僕はドイツに住んでいた時期があるのですが、それはドイツでも一緒で、ドイツ人の親も子どもの試合中にすごく声を出して応援するんですよ。
ただ試合が終わった後の反応に違いがあって、日本では負けた場合、「なんであそこでシュートを打たなかったんだよ!」という風に親も一緒になって悔しがることが多いです。
でもドイツだと「良い試合だったぞ!」と必ず褒めるんですよ。
この辺の違いも文化の違いだなと思いますね。
ヴェンゲル:その話でいうと、効率の良いフィードバック(振り返り)には特徴があって、「1つのネガティブな意見を相手に伝えるには、同時に3つのポジティブな意見を伝えなければいけない。でないと言われた相手は聞かない」とよく言われています。
その一例を今見せますね。
『フローラン(ダバディ)君、今日君はとてもカッコいいスーツを着ているし、ネクタイもキマっているね。加えて会の進行も素晴らしいよ。…だけど、質問がもう少し上手ければよかったね』
こんな感じですね。
ダバディ:(いくら褒められても、そんなことをイベント中に言われると)心折れちゃいますよ。(笑)

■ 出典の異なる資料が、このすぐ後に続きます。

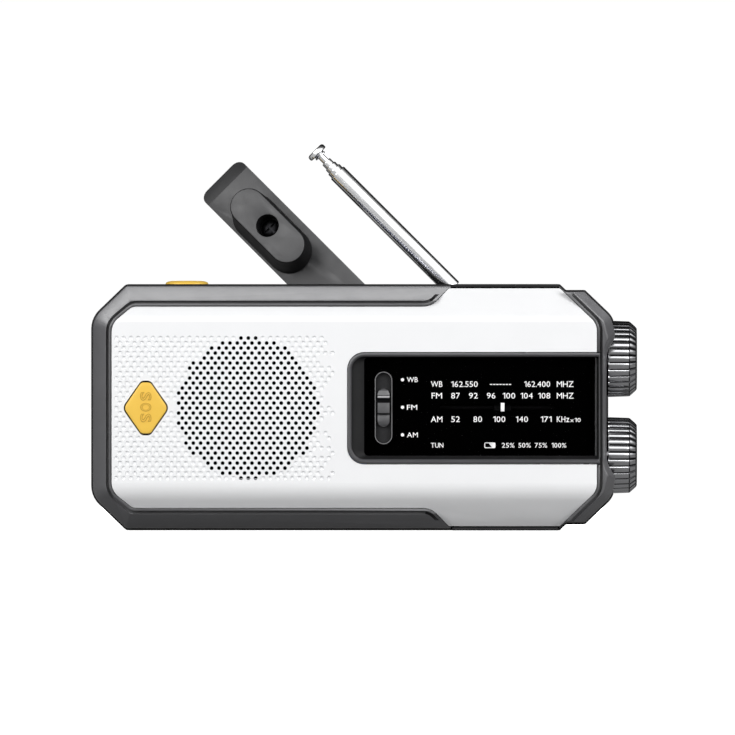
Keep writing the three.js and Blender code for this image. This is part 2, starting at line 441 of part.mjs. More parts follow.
// ---------------------------------------------------------------- generator train
{
  const ix = HUB_X + GEAR_CD * Math.cos(IDLER_DEG * D2R), iz = HUB_Z + GEAR_CD * Math.sin(IDLER_DEG * D2R);
  const rx = ix + GEAR_CD * Math.cos(ROTOR_DEG * D2R), rz = iz + GEAR_CD * Math.sin(ROTOR_DEG * D2R);
  const at = (m, x, z) => m.translate([x, 0, z]);
  const drive = cut(prism(gearPts(GEAR_N, GEAR_M, IDLER_DEG), 9.5, 13.2), cyl('y', 0, 0, 0, 30, 4.3, 16));
  add('drive_gear', at(drive, HUB_X, HUB_Z), mat('#e7e2d2', 0.5));
  // a tooth of the driver faces a gap of the pinion on the line of centres
  const idler = join(prism(gearPts(PINION_N, GEAR_M, IDLER_DEG + 180 + 180 / PINION_N), 9.3, 13.4),
    prism(gearPts(GEAR_N, GEAR_M, ROTOR_DEG), 5.2, 8.6), cyl('y', 0, 0, 8.4, 9.5, 3.2, 12), cyl('y', 0, 0, 4.2, 15.6, 1.2, 10));
  add('idler_gear', at(idler, ix, iz), mat('#e7e2d2', 0.5));
  const rotor = join(prism(gearPts(PINION_N, GEAR_M, ROTOR_DEG + 180 + 180 / PINION_N), 5.0, 8.8), cyl('y', 0, 0, 8.6, 20.8, 1.2, 10),
    cyl('y', 0, 0, 10.6, 18.2, 8.2, 20));
  add('generator_rotor', at(rotor, rx, rz), mat('#6b6e72', 0.4, 0.8));
  const can = cut(cyl('y', 0, 0, 9.3, 21.6, 11.2, 24), cyl('y', 0, 0, 8, 19.6, 9.6, 24), cyl('y', 0, 0, 8, 30, 1.6, 12));
  add('generator_can', at(can, rx, rz), mat('#9fa3a7', 0.3, 0.9));
  let plate = cut(prism(roundRect(ix - 10, ix + 10, iz - 4.4, HUB_Z + 6, 2, 2, 2), 14.2, 15.4).add(prism(roundRect(HUB_X - 8, ix + 10, HUB_Z - 10, HUB_Z + 7, 3, 3, 2), 14.2, 15.4)),
    cyl('y', HUB_X, HUB_Z, 0, 30, 4.5, 16), cyl('y', ix, iz, 0, 30, 1.55, 12));
  add('gear_plate', plate, mat('#b7babd', 0.35, 0.9));
}

// ---------------------------------------------------------------- aerial
{
  // drawn along +X from the pivot, then raised; the pivot axis is Y
  const place = m => m.rotate([0, -(180 - ANT_ANGLE), 0]).translate([ANT_X, ANT_Y, ANT_Z]);
  let k = join(cyl('y', 0, 0, -3.2, 3.2, 3.3, 20), cyl('x', 0, 0, 2.4, 7.4, 2.35, 16));
  k = cut(k, cyl('y', 0, 0, -4, 4, 1.7, 14));
  add('aerial_knuckle', place(k), mat('#c9cbcd', 0.2, 1.0));
  add('aerial_pivot', cut(join(cyl('y', ANT_X, ANT_Z, 15.4, BACK_Y - 0.7, 1.35, 12), cyl('y', ANT_X, ANT_Z, BACK_Y - 0.75, BACK_Y - 0.05, 2.9, 18)), box(ANT_X - 2, ANT_X + 2, BACK_Y - 0.4, BACK_Y + 1, ANT_Z - 0.35, ANT_Z + 0.35)), mat('#c9cbcd', 0.2, 1.0));
  for (let i = 0; i < 4; i++) {
    const x0 = i === 0 ? 7.7 : 8.6 + i * 0.6, x1 = ANT_END[i], ro = ANT_R[i], ri = ro - ANT_WALL;
    const t = cut(cyl('x', 0, 0, x0, x1, ro, 16), cyl('x', 0, 0, x0 + (i === 0 ? 0.6 : -1), x1 + 1, ri, 16));
    add('aerial_tube_' + (i + 1), place(t), mat('#d5d7d9', 0.12, 1.0));
  }
  const tip = join(cyl('x', 0, 0, 11.5, ANT_END[4] + 1.0, ANT_R[4], 12), cyl('x', 0, 0, ANT_END[4] + 0.2, ANT_END[4] + 1.2, 1.9, 16), cyl('x', 0, 0, ANT_END[4] + 1.1, ANT_END[4] + 3.0, 3.2, 20));
  add('aerial_rod', place(tip), mat('#d5d7d9', 0.12, 1.0));
}

export default group;
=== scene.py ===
import math
import random

import bmesh
import bpy
from mathutils import Matrix, Vector
from mathutils.geometry import delaunay_2d_cdt

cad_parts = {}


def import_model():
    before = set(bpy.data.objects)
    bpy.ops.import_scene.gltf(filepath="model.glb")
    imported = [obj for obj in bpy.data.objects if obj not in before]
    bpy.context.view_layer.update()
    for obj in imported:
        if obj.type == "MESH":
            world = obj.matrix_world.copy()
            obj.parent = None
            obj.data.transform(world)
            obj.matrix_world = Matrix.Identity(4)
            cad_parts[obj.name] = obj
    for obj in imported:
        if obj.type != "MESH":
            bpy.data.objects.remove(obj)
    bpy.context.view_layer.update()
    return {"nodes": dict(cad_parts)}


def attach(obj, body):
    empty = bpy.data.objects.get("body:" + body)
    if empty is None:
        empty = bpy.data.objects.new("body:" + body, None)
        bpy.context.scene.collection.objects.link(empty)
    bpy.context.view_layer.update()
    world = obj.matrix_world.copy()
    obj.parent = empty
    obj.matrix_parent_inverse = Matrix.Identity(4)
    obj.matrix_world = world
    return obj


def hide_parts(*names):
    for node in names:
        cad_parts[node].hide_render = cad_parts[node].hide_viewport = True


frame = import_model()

MM = 0.001
D2R = math.pi / 180
random.seed(11)

CASE_H = 77.26
MID = CASE_H / 2
FRONT_Y, BACK_Y, SPLIT_Y = -26.0, 26.0, -4.0
SPK_X, SPK_Z, SPK_R = -33.17, 38.32, 22.3
SOS_X, SOS_Z = -65.16, 38.41
HUB_X, HUB_Z, PIN_Y = 16.45, 52.06, 30.4
FOLD = 14.5
GRIP_U = 60.0
ANT_X, ANT_Y, ANT_Z, ANT_ANGLE = 36.61, 21.9, 70.5, 45.0
BAND_X, BAND_Z = 9.27, 38.47
POINTER_X = 46.55
SCREWS = [(-71, 12.5), (-71, 64.7), (69, 64.7), (69, 12.5)]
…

ヴェンゲル:人間はやっぱり「楽なことをしたい」「苦労がかからないことをしたい」と思う生き物です。トップクラスのアスリートが他の人と何が違うのかと言うと、フィジカル的な能力や技術的な能力ではありません。
「今自分が何をするべきなのか」をしっかり理解していて、自分の「今」と「理想」のギャップを埋めるすべを知っている。そこが決定的な違いです。
サッカークラブは「組織」ですが、その組織は必ずしも統率されているとは限りません。だから組織に頼らず1人1人がしっかり考えていかなければいけないのです。